Volte-face et rétropédalge

Seulement voilà, Farhat Erjjahi s’est vite rétracté dès le lendemain, et a même accusé les deux journalistes d’avoir comploté contre lui et contre la stabilité du pays. Ce rétropédalage aussi rapide que brusque, a eu le mérite de diviser l’opinion publique, même sur facebook. Faut-il sortir dans la rue et demander la chute du gouvernement, ou faut-il faire marche arrière et attendre les explications du Premier ministre ?

C’est alors qu’une guerre d’information s’est déclenchée sur facebook et twitter, entre les deux camps.

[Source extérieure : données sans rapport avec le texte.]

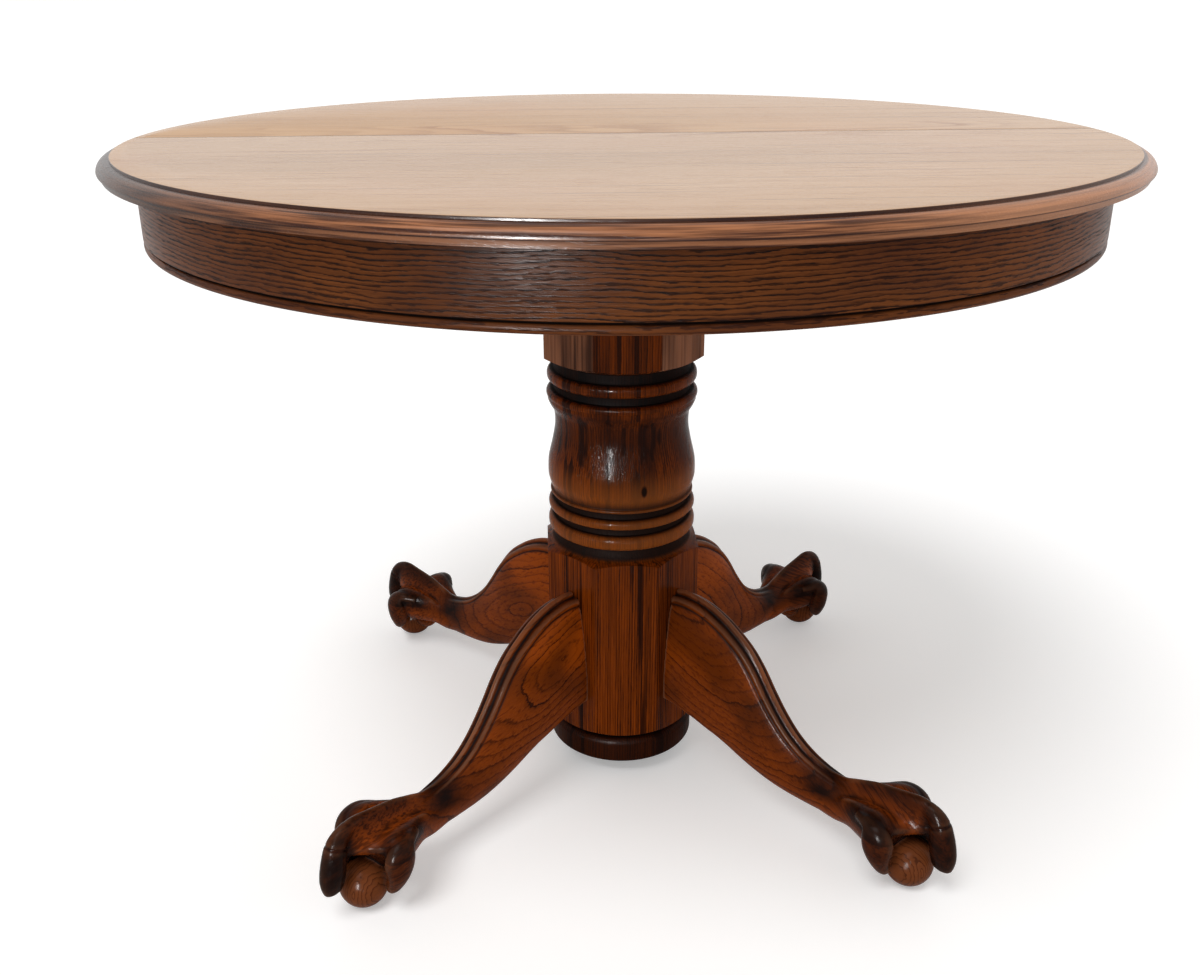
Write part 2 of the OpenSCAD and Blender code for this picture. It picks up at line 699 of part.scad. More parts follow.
module leg_nuts() {
    color("silver") for (a = leg_angles, i = [0, 1]) rotate([0, 0, a])
        translate([core_d / 2 - 12, 0, leg_bolt_low + i * leg_bolt_pitch]) rotate([0, 90, 0])
            difference() {
                cylinder(d = 1.85 * leg_bolt_d, h = 7, $fn = 6);
                translate([0, 0, -1]) cylinder(d = leg_bolt_d, h = 9, $fn = 32);
            }
}

module leg_dowel_pair(r) {
    for (i = [0, 1]) translate([flat_r - leg_dowel_out, 0, leg_bolt_low - 18 + i * (leg_bolt_pitch + 36)])
        rotate([0, 90, 0]) cylinder(r = r, h = 2 * leg_dowel_out, $fn = 24);
}

module leg_dowel_places(r) {
    for (a = leg_angles) rotate([0, 0, a]) leg_dowel_pair(r);
}

module leg_dowels() {
    color("burlywood") leg_dowel_places(leg_dowel_d / 2);
}

module column_bolt_places(r) {
    for (x = [-0.5, 0.5] * column_bolt_sq, y = [-0.5, 0.5] * column_bolt_sq)
        translate([x, y, platform_z - column_bolt_depth])
            cylinder(r = r, h = platform_t + column_bolt_depth, $fn = 32);
    for (x = [-0.5, 0.5] * column_bolt_sq, y = [-0.5, 0.5] * column_bolt_sq)
        translate([x, y, platform_top - r]) cylinder(r1 = r, r2 = 2 * r, h = r, $fn = 32);
}

module column_bolts() {
    color("silver") column_bolt_places(column_bolt_d / 2);
}

rail_bolt_d = 8;
module rail_bolt_places(r) {
    for (s = [-1, 1], y = [-0.35, 0.35] * platform_w)
        translate([s * rail_x, y, platform_z]) cylinder(r = r, h = platform_t + 0.7 * rail_h, $fn = 32);
}

module rail_bolts() {
    color("silver") {
        rail_bolt_places(rail_bolt_d / 2);
        for (s = [-1, 1], y = [-0.35, 0.35] * platform_w)
            translate([s * rail_x, y, platform_z - 4]) cylinder(r = rail_bolt_d, h = 4, $fn = 32);
    }
}

module top_screws(half_side) {
    color("dimgray") {
        screw_places(half_side, screw_d / 2);
        rack_screw_places(half_side, screw_d / 2);
    }
}

half_top(-1);  // top_front
half_top(1);  // top_back
half_apron(-1);  // apron_front
half_apron(1);  // apron_back
half_blocks(-1);  // apron_blocks_front
half_blocks(1);  // apron_blocks_back
seam_pins();
moving_rail(-1, -1);  // front_rail_left
moving_rail(-1, 1);  // front_rail_right
moving_rail(1, -1);  // back_rail_left
moving_rail(1, 1);  // back_rail_right
fixed_rail(-1);  // fixed_rail_left
fixed_rail(1);  // fixed_rail_right
platform();
rack(-1);  // rack_front
rack(1);  // rack_back
rack_cleats(-1);  // rack_cleats_front
rack_cleats(1);  // rack_cleats_back
pinion();
pinion_axle();
pinion_washer();
axle_collar();
lock_plates();
lock_lever(-1);  // lock_lever_left
lock_lever(1);  // lock_lever_right
lock_keepers();
column();
claw_leg(225);  // leg_front_left
claw_leg(315);  // leg_front_right
claw_leg(135);  // leg_back_left
claw_leg(45);  // leg_back_right
leg_bolts();
leg_washers();
leg_nuts();
leg_dowels();
column_bolts();
rail_bolts();
top_screws(-1);  // top_screws_front
top_screws(1);  // top_screws_back
block_screws(-1);  // block_screws_front
block_screws(1);  // block_screws_back
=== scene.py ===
# Round pedestal extension table in oak: two moulded half tops with bent aprons, a turned octagonal
# column and four carved legs with ball and claw feet, set round the slides and their gear.
import math

import bmesh
import bpy
import numpy as np
from mathutils import Matrix, Vector


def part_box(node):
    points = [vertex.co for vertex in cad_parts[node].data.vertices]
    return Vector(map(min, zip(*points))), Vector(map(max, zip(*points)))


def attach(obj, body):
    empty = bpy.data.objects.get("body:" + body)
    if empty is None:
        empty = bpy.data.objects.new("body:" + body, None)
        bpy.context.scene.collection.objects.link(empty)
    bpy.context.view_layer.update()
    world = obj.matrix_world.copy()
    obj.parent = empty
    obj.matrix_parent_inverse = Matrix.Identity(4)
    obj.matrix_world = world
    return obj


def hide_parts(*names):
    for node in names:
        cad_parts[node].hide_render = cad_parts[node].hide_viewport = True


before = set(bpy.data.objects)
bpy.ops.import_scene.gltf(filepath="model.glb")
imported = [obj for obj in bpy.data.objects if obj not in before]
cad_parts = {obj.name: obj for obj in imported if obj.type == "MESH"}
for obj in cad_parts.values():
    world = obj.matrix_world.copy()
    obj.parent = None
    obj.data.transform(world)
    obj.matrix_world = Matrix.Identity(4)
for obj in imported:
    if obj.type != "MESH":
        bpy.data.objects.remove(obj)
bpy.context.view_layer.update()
scene = bpy.context.scene

MM = 0.001

# ---------- measures in mm ----------

# From the solids
top_low, top_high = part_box("top_front")
TOP_Z = top_low.z / MM
TABLE_H = top_high.z / MM
TOP_R = top_high.x / MM
SEAM = -2 * top_high.y / MM
apron_low, apron_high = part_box("apron_front")
APRON_Z = apron_low.z / MM
APRON_R = apron_high.x / MM
column_low, column_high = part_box("column")
LIFT = column_low.z / MM
COLUMN_TOP = column_high.z / MM
FLAT_R = column_high.x / MM

# Edge of the top: inset of the flat, inset and height of the band under the round, width and
# height of the round, height of the step up to the flat
FLAT_IN, BAND_IN, BAND_H, ROUND_W, ROUND_H, STEP_H = 13, 4, 6, 12.9, 10.6, 2.3
# Bores for the pins of the seam: spacing, radius, depth, height above the underside
PIN_PITCH, BORE_R, BORE_DEPTH, BORE_UP = 210, 4.3, 14.3, 9.5
# Apron: thickness, radius of its bead, depth and height of the groove above the bead
APRON_T, BEAD_R, GROOVE_IN, GROOVE_H = 20, 4.25, 3, 2
RING_STEPS = 256

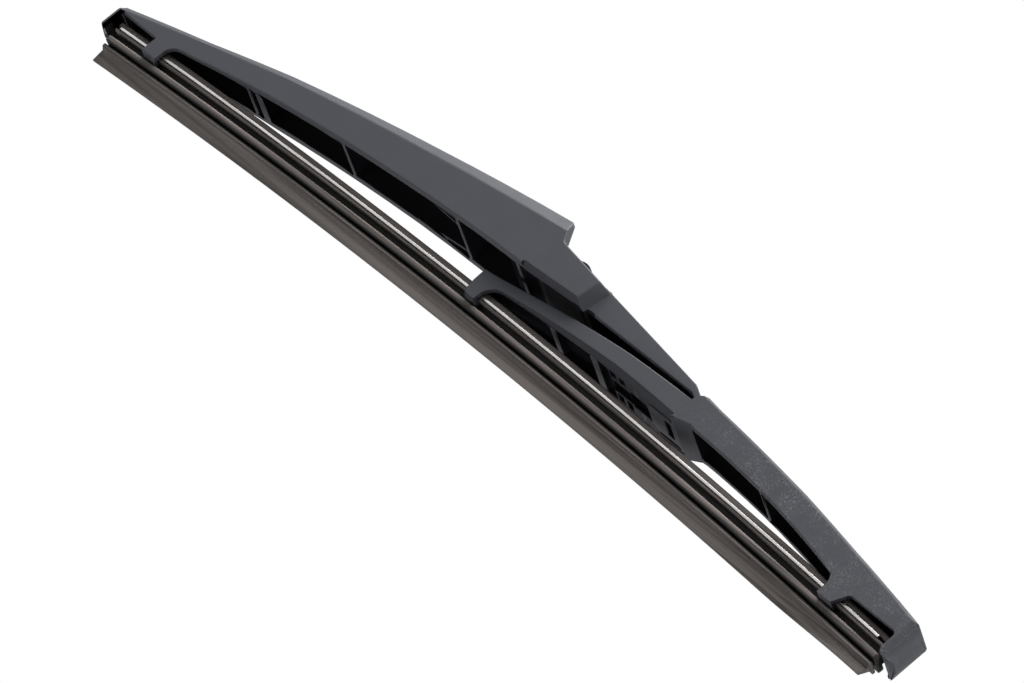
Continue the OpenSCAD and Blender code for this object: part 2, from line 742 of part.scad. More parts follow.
module squeegee() {
    half = [
        [0, lip_t / 2], [lip_h - 0.5, lip_root_t / 2], [lip_h, lip_shoulder_w / 2],
        [lip_h + lip_shoulder_h, lip_shoulder_w / 2], [lip_h + lip_shoulder_h, hinge_t / 2], [wing_low, hinge_t / 2],
        [wing_low, wing_w / 2 - 0.3], [wing_low + 0.4, wing_w / 2], [wing_top - 0.3, wing_w / 2], [wing_top, wing_w / 2 - 0.3],
        [wing_top, neck_w / 2], [head_low, neck_w / 2], [head_low, head_w / 2], [groove_low, head_w / 2],
        [groove_low, web_w / 2], [groove_top, web_w / 2], [groove_top, head_w / 2],
        [head_top - 0.4, head_w / 2], [head_top, head_w / 2 - 0.4]
    ];
    other = [for (i = [len(half) - 1:-1:0]) [half[i][0], -half[i][1]]];
    color("#2b2826") place() bowed(rubber_len, 0) polygon(concat(half, other));
}

module spline_strip() {
    inner = web_w / 2 + spline_gap;
    bowed(spline_len, spline_shift) translate([groove_low + spline_gap, inner]) square([spline_t, spline_span / 2 - inner]);
}

module spline_near() {
    color("silver") place() spline_strip();
}

module spline_far() {
    color("silver") place() mirror([0, 1, 0]) spline_strip();
}

bridge();
lever();
squeegee();
spline_near();
spline_far();
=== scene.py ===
import math
import bmesh
import bpy
from mathutils import Matrix, Vector
from mathutils.bvhtree import BVHTree
from mathutils.geometry import tessellate_polygon


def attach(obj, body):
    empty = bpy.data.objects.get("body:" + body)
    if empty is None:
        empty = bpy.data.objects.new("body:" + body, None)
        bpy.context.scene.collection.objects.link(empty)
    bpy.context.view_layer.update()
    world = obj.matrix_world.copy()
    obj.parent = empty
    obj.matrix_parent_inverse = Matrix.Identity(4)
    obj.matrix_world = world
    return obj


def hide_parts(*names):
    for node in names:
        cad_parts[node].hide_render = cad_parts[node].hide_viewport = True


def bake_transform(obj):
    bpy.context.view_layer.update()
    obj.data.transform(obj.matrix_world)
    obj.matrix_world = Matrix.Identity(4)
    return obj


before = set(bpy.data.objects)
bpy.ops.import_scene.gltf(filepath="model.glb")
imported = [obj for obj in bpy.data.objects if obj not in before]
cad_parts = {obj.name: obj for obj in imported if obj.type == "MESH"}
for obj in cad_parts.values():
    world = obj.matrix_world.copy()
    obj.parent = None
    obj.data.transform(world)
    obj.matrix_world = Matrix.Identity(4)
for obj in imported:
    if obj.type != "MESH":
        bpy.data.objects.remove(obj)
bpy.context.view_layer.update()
print("frame loaded:", ", ".join(sorted(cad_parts)))

mm = 0.001
samePlace = 1e-7  # points closer than this are one point, in metres


def addObject(name, data):
    made = bpy.data.objects.new(name, data)
    bpy.context.scene.collection.objects.link(made)
    return made


def takeMesh(holder):
    # The mesh that an object's modifiers give; the object itself is removed
    depsgraph = bpy.context.evaluated_depsgraph_get()
    mesh = bpy.data.meshes.new_from_object(holder.evaluated_get(depsgraph), depsgraph=depsgraph)
    bpy.data.objects.remove(holder)
    return mesh


# Camera at the photo's angle: below the blade, looking up at its near side
cameraChoices = {
    "place": (1.114667, -1.424991, -0.519252),
    "right": (0.62738, 0.23077, 0.743733),
    "up": (-0.503932, -0.607813, 0.61369),
    "focalLength": 270.418, "sensorWidth": 36, "clipEnd": 20,
}


def placeCamera(choices):
    camera = addObject("bladeCamera", bpy.data.cameras.new("bladeCamera"))
    right = Vector(choices["right"]).normalized()
    up = Vector(choices["up"]).normalized()
    back = right.cross(up)
    turn = Matrix((right, up, back)).transposed().to_4x4()
    camera.matrix_world = Matrix.Translation(choices["place"]) @ turn
    camera.data.sensor_width = choices["sensorWidth"]
    camera.data.lens = choices["focalLength"]
    camera.data.clip_end = choices["clipEnd"]
    bpy.context.scene.camera = camera


placeCamera(cameraChoices)
print("camera placed")


# Small helpers for the node trees

def feed(tree, socket, value):
    # A number or colour is set on the socket, and another node's output is linked to it
    if isinstance(value, bpy.types.NodeSocket):
        tree.links.new(value, socket)
    else:
        socket.default_value = value


def addMath(tree, operation, first, second=None, third=None):
    node = tree.nodes.new("ShaderNodeMath")
    node.operation = operation
    for slot, value in enumerate((first, second, third)):
        if value is not None:
            feed(tree, node.inputs[slot], value)
    return node.outputs[0]


def addNoise(tree, place, scale, detail=2.0, roughness=0.5):
    node = tree.nodes.new("ShaderNodeTexNoise")
    tree.links.new(place, node.inputs["Vector"])
    feed(tree, node.inputs["Scale"], scale)
    node.inputs["Detail"].default_value = detail
    node.inputs["Roughness"].default_value = roughness
    return node.outputs["Fac"]


def addRange(tree, value, low, high, toLow=0.0, toHigh=1.0, curve="LINEAR"):
    node = tree.nodes.new("ShaderNodeMapRange")
    node.interpolation_type = curve
    tree.links.new(value, node.inputs["Value"])
    for label, end in (("From Min", low), ("From Max", high), ("To Min", toLow), ("To Max", toHigh)):
        feed(tree, node.inputs[label], end)
    return node.outputs["Result"]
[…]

Mais pour le premier, pour qui la chute du gouvernement était considérée comme un “devoir national”, la tâche fut un peu plus difficile que prévue. Justement à cause du volte-face de Errajhi. C’est alors qu’on a commencé à voir circuler des informations très dangereuses. Tout y passait : la republication de vidéos et d’images datant de la première révolution, de photos de bavures policières prises en Iran mais attribuées injustement à la police tunisienne, ou encore un vidéo-montage pour ne montrer qu’une partie de la vérité, etc. Bref, tous les moyens étaient bons pour booster les facebookers à descendre dans la rue…sans succès. Les rassemblements étaient en effet en deçà de ce qu’a connu la Tunisie en janvier (la révolution) et en février dernier (celui qui a causé la démission du Premier ministre à l’époque, Mohamed El Ghannouchi).

“Rumeurs et langue de pute”

La manipulation est alors passée au degré supérieur. Quitte à y impliquer des médias connus. La première tentative remonte au vendredi 6 mai dernier, tard le soir. Des pages ont en effet relayé un supposé “scoop” de Radio Kalima de Sihem Ben Sedrine sur une prise du pouvoir par l’armée et la démission du gouvernement de Beji Caid Essebsi. Une information qui a coïncidé avec une attaque informatique rendant inaccessible le site Web de la radio. L’information a dû par ailleurs être démentie rapidement par Sihem Ben Sedrine en personne sur la page fan de la radio ainsi que dans une communication téléphonique sur la radio Express FM (lire notre article : Sihem Ben Sedrine: «Beji Caid Essebsi a dit oui, la police politique dit non»).

La deuxième tentative n’a pas tardé, surtout que le discours de Beji Caid Essebsi à la télé était annoncé pour le dimanche 8 mai à 19h. Ce jour-là en effet, et au milieu de l’après midi, une page facebook “révolutionnaire” a annoncé l’arrestation de Farhat Errajhi par les militaires et a accordé la source de l’information à Express FM et Jawhara FM. Les deux radios se sont alors empressées de contredire la rumeur mettant dans l’embarras ceux qui l’ont diffusée.

Ces bourdes répétitives ont permis aux détracteurs de ces pages ‘’révolutionnaires’’ de revenir en charge après des campagnes de décrédibilisations où ils étaient accusés de RCDistes et de forces contre-révolutionnaires. Le deuxième camp s’est alors formé et le clivage au sein des internautes s’est encore renforcé.

Les insultes fusent et les messages diffamatoires sont devenus monnaie courante entre facebookeurs et twittos (utilisateurs de tweeter) tunisiens. Le niveau s’abaisse et la bonne information se noie dans une marée d’intox… pour le plus grand bonheur de ceux qui tirent les ficelles de ce jeu de masques de politiciens magouilleurs.